Calvin calls in sick on days he’s supposed to give a presentation. Melinda has stellar ideas she only communicates through email. And Jess told you outright that she has a diagnosis of social anxiety.
There’s a good chance that you manage someone with social anxiety. You (and they) are not alone. Nearly 50% of Americans consider themselves “shy,” which is just the everyday word for socially anxious. And 12%, at some point in life, will meet criteria for Social Anxiety Disorder, which means their anxiety gets in the way of living the life they want (think passing up a promotion because it would mean leading trainings) or causes great distress (like a weeklong stomachache and lost sleep before an annual review). Indeed, social anxiety ranks as the third most common psychological disorder, right after the heavy hitters of depression and alcoholism.
Interestingly, traits underlying both social anxiety and star performance at work overlap considerably. People with this type of anxiety often have high standards and a commitment to thorough, well-done work. It’s also a treatable condition, and the benefits don’t fade, even when the anxiety ebbs.
But whether an employee has social anxiety isn’t always obvious. It may be Calvin, with his panicky dread of public speaking. Counterintuitively, it may also be someone who can deliver a dazzling scripted presentation, but clams up when it’s time for on-the-spot questions. It may manifest as another employee’s difficulty being assertive and giving constructive feedback, but also someone else’s tendency to plow through with their head down and not ask for feedback until a project is nearly finished.
One of the first questions I often hear from managers who want to be supportive is whether or not they should bring up the behaviors they’re noticing. Is it appropriate to call out patterns? You should only start a discussion when the shyness or social anxiety is getting in the way of the person’s career or is negatively impacting others. Don’t try to force people to conform to your idea of what “normal” behavior should look like. Support the introverts who wear headphones when concentrating, recharge by eating lunch at their desks rather than in the break room, or put in an appearance at Friday beer hour and then head out. In short, embrace a wide range of personalities and working styles.
But if you do notice that the person’s anxiety is interfering with their performance, you can start the discussion. Of course, you can’t ask about private health information, but thankfully, you don’t need a confirmed label. Instead, you can inquire about specific tasks or behaviors they have the opportunity to develop — for example, effective delegating, public speaking, communicating within the team, giving constructive feedback, or time management (procrastination and excessive polishing go hand-in-hand with social anxiety — more on this below).

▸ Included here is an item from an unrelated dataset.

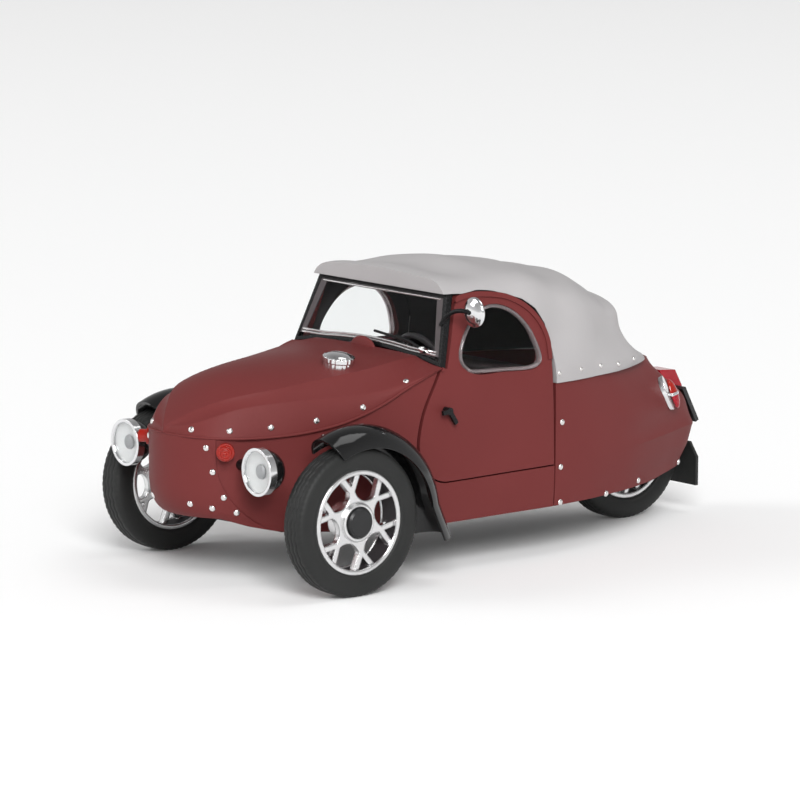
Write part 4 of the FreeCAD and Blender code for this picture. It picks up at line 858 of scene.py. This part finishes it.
# Front indicators: stepped lamps of clear orange-red plastic on the nose's corners, each with a
# ribbed end: a ring and a small boss standing on its face.
AMBER = ((0.50, 0.022, 0.010), (0.40, 0.014, 0.008))
INDICATOR_TURN = math.radians(39.7)
INDICATOR_AIM = (math.cos(INDICATOR_TURN), -math.sin(INDICATOR_TURN), 0)
RING_SIDES = 32
BOSS_SIDES = 24
END_REACH = 0.02 * MM
RING_PROFILE = ((-0.05, 0.52), (0.06, 0.50), (0.09, 0.45), (0.06, 0.40), (-0.05, 0.38))
BOSS_PROFILE = ((-0.05, 0.20), (0.04, 0.19), (0.09, 0.12), (0.11, 0.04))

amber = surface("amber_plastic", AMBER, (0.08, 0.14), 2, 0.2, 0.002, 0.08,
                Transmission_Weight=0.35, IOR=1.45)


def end_middle(places, aim):
    """Middle of the corners that lie furthest along an aim."""
    reach = places @ np.array(aim)
    end = places[reach > reach.max() - END_REACH]
    return (end.max(axis=0) + end.min(axis=0)) / 2


dressed("front_indicators", "indicator_bodies", amber)
left = corners_of(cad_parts["front_indicators"].data)
tip = end_middle(left[left[:, 0] > 0], INDICATOR_AIM)
for name, profile, sides, looped in (("indicator_rings", RING_PROFILE, RING_SIDES, True),
                                     ("indicator_bosses", BOSS_PROFILE, BOSS_SIDES, False)):
    grids = spun(np.array(profile) * MM, tip, INDICATOR_AIM, sides)
    made(name, both_sides(grids), amber, looped=looped)


# Windscreen: a thin black frame leaning back, a clear pane whose thick moulded edge shows inside
# it as a grey translucent band, and thin silver tubes along its foot and head that are painted
# highlights of that edge.
SATIN_BLACK = ((0.0060, 0.0060, 0.0065), (0.0090, 0.0090, 0.0095))
FLANGE_GREY = ((0.150, 0.125, 0.130), (0.100, 0.085, 0.090))
PAINTED_HIGHLIGHT_SILVER = ((0.86, 0.84, 0.84), (0.78, 0.76, 0.76))
FLANGE_SIDE = 0.85 * MM
FLANGE_HEAD = 0.24 * MM
FLANGE_FOOT = 0.30 * MM
FLANGE_DEPTH = 0.10 * MM
HIGHLIGHT_RADIUS = 0.11 * MM
HIGHLIGHT_LIFTS = (0.14 * MM, 0.42 * MM)
HIGHLIGHT_INSET = 0.5 * MM
HIGHLIGHT_SIDES = 10
HEAD_HIGHLIGHT_RADIUS = 0.06 * MM
HEAD_HIGHLIGHT_INSET = 0.3 * MM
HEAD_HIGHLIGHT_SIDES = 8
FOOT_POINTS = 17
STRAIGHT_SHARE = 0.55
PANE_EDGE = 0.05 * MM
PANE_MIDDLE = 1.2 * MM

satin_black = surface("satin_black", SATIN_BLACK, (0.22, 0.32), 3, 0.15, 0.003, 0.06,
                      Specular_IOR_Level=0.2)
flange_grey = surface("flange_grey", FLANGE_GREY, (0.08, 0.14), 1.5, 0.5, 0.004,
                      Transmission_Weight=0.35)
# Bright silver for the thin tubes along the pane's foot and head: painted highlights of its edge.
painted_highlight_silver = surface("painted_highlight_silver", PAINTED_HIGHLIGHT_SILVER, (0.14, 0.22), 2, 0.2, 0.001, Metallic=0.9)
dressed("windscreen_frame", "screen_frame", satin_black)
dressed("windscreen_glass", "screen_pane", clear_glass)
pane = corners_of(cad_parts["windscreen_glass"].data)
pane_high = pane.max(axis=0)
head = pane[pane[:, 2] > pane_high[2] - PANE_EDGE]
foot_half = pane_high[0]
head_half = head[:, 0].max()
head_front = head[np.argmin(head[:, 1])]
foot_corner = pane[pane[:, 0] > foot_half - PANE_EDGE]
foot_corner = foot_corner[np.argmin(foot_corner[:, 1])]
foot_middle = pane[np.abs(pane[:, 0]) < PANE_MIDDLE]
crown = foot_middle[:, 2].min() - foot_corner[2]
rise = np.array([0, head_front[1] - foot_corner[1], head_front[2] - foot_corner[2]])
height = np.linalg.norm(rise)
rise /= height
outward = np.array([0, -rise[2], rise[1]])


def on_screen(across, up, out):
    """Points in front of the pane: across the car, up its slope and out along its normal."""
    across, up, out = np.broadcast_arrays(across, up, out)
    start = np.array([0, foot_corner[1], foot_corner[2]])
    return (start + across[..., None] * np.array([1, 0, 0]) + up[..., None] * rise
            + out[..., None] * outward)


def foot_line(inset, lift):
    """
    Across and up along the pane's bowed foot: the crown times one minus the square across, and
    never less than a share of the crown.
    """
    across = np.linspace(-1, 1, FOOT_POINTS)
    bowed = crown * (1 - across ** 2)
    return across * (foot_half - inset), np.maximum(bowed, STRAIGHT_SHARE * crown) + lift


def screen_loop(side, head_drop, lift):
    """Across and up once round the pane, inset at the sides, the head and the foot."""
    across, up = foot_line(side, lift)
    return (np.concatenate([across, [head_half - side, -head_half + side]]),
            np.concatenate([up, [height - head_drop, height - head_drop]]))


def foot_highlight(lift):
    """Round painted highlight along the foot: a circle, its cosine up the slope and its sine out
    of it.
    """
    across, up = foot_line(HIGHLIGHT_INSET, lift)
    bend = full_turn(HIGHLIGHT_SIDES)
    return on_screen(across[:, None] + 0 * bend,
                     up[:, None] + HIGHLIGHT_RADIUS * np.cos(bend),
                     HIGHLIGHT_RADIUS * (1 + np.sin(bend)) + 0 * up[:, None])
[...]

Whatever the task, ground your conversation in positive regard, not criticism. Show you care about them and their career path. “I really appreciate your attention to detail on these reports. As you move up in your career, there’s going to be less time to be as thorough as I know you prefer. Let’s put our heads together about how to be ready for that next level.” Or, “I’ve noticed your schedule is swamped, which tells me you’re in demand. Let’s talk about delegating so your time is spent on what only you can do.”
If the employee tells you they have social anxiety, there are several things you can do to be a supportive manager.
When an employee (or friend or family member, for that matter) discloses social anxiety, the most common response is to accommodate them. There’s an urge to be a protector: to give them permission to stay home from the conference, not give the presentation, or opt out of the training.
And while short-term accommodation can be useful, over the long term, there’s a fine line between accommodating and enabling. Social anxiety develops and is maintained through avoidance, so supporting them in facing their fears at their own pace is more productive than granting ongoing permission to opt out.
Rather than being their protector, be their champion. In ongoing discussions, ask what they want to accomplish. Where are they currently, and where do they want to be? What can you do to help them achieve those goals? What challenges would they like to take on? Then, collaborate with your employee to set goals that are both realistic and challenging.
For example, if presentations are their Achilles heel, encourage them to start small by introducing a guest speaker or moderating a Q&A. Alternatively, encourage them to join a public speaking group like Toastmasters. Over time, they can work their way up to larger groups and longer talks.
The bottom line: always be a collaborative champion. Resist assigning them a task that would be “good for them” without a back-and-forth discussion. Invite; never push.
We all know (or are) a shy or introverted individual who lights up when performing on stage. Or we may work with a colleague who is awkward at small talk but is a top performer when set loose with clients. Why? There’s a clear role to play. For a socially anxious individual, structure can set them free.
Why? Anxiety is driven by uncertainty. Therefore, winging it is paralyzing. Improvising, especially in a public forum like a meeting, is daunting. Instead, capitalize on your employee’s strengths and let them excel in more structured roles. For example, your employee may struggle in an informal meet-and-greet but shine when leading a recurring training. They may dread a panel discussion but knock a scripted PowerPoint presentation out of the park. Match them with structured tasks that allow them to shine.
Likewise, for the socially anxious, there is no such thing as spitballing. Usually only an articulate, well-thought-out paragraph will do. To ensure you hear everyone’s ideas, offer alternative venues to public brainstorming. For instance, provide questions in advance of a meeting or offer a chance to weigh in by email later so they have a chance to express their ideas in a way that’s comfortable to them.